Nor would I. The Debussy above is the perfect example of the kind of information that can be gained or verified if there are errors in the text or other interpretative uncertainties. On the other hand, it takes a mature musician to sift through a composer's performance to understand what is of general significance, what is something that happened during a single performance and therefore subject to change, and what is an unintended idiosyncrasy of the player. For that reason, multiple performances of the same piece by a composer (as exist by Rachmaninoff) are even more helpful. One should also consider that many historic recordings were made without benefit of editing and that performers did not have ready access to recording and may have been startled by imperfections in their own playing, as we all are when hearing ourselves for the first time. Schnabel's famous rushing would be an example.

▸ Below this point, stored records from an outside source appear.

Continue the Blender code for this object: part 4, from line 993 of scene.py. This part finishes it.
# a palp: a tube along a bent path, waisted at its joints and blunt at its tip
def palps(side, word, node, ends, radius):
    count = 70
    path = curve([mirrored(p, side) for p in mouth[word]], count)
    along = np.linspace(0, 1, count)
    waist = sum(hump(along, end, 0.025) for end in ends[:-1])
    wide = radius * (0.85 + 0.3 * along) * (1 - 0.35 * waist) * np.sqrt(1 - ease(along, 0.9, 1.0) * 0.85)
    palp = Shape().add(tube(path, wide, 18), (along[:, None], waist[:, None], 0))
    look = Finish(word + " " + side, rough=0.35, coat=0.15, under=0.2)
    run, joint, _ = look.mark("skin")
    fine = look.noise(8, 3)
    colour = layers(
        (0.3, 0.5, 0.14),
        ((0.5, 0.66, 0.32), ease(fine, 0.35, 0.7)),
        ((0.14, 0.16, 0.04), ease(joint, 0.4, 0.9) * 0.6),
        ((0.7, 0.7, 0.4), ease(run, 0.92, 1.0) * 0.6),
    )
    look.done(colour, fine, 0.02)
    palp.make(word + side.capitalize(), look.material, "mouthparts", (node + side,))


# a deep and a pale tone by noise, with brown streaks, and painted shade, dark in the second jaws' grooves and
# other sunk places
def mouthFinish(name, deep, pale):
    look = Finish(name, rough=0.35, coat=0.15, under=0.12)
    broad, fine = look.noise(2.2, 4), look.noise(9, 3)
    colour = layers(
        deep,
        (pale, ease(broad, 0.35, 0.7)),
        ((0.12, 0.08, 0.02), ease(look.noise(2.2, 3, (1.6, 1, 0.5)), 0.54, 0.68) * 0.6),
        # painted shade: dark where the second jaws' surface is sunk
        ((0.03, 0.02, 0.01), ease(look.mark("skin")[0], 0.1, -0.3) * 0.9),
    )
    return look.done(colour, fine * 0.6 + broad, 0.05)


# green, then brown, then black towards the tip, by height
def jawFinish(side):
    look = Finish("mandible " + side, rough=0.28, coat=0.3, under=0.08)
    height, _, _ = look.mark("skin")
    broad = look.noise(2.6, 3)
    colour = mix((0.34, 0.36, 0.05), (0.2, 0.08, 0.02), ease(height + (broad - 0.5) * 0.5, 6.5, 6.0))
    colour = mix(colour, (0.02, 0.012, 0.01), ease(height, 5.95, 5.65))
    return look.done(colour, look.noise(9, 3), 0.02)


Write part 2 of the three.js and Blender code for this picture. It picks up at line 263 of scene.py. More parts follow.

In the case of the Debussy, I wonder how many pianists have double timed the 3/2 passages in the manner intended by Debussy, without knowing the composer's performance, as I and several students of mine have done, simply because it is so natural to do so, and then were "mis-corrected' by a teacher.
John, absolute agreement with of the above, and specifically this:

"In the case of the Debussy, I wonder how many pianists have double timed the 3/2 passages in the manner intended by Debussy, without knowing the composer's performance, as I and several students of mine have done, simply because it is so natural to do so, and then were "mis-corrected' by a teacher."

That's a great question. I would say that we are, in general, mislead by Debussy's markings, because his beginning "6/4=3/2" to me is utterly incomprehensible, without explanation. At first, listening to Debussy, I thought he was double-timing those sections, but as I listened more, it became clear to me that he switching the counting or beat from measures where there were clear quarters to those where halves were clearly the beat, and this (to my ears) totally changed everything.

After absorbing this idea - which to me sounds so natural and so right - listening to most other players just sounds unconvincing. Rubinstein, much to my surprise, seems to have done what Debussy had in mind, no doubt pretty much instinctively.

And "yes" to students being miscorrected by teachers.

Also "yes" to hearing multiple recordings, to judge whether something done was simply spur of the moment - and may not actually have worked so well - or something quite obviously intended and important.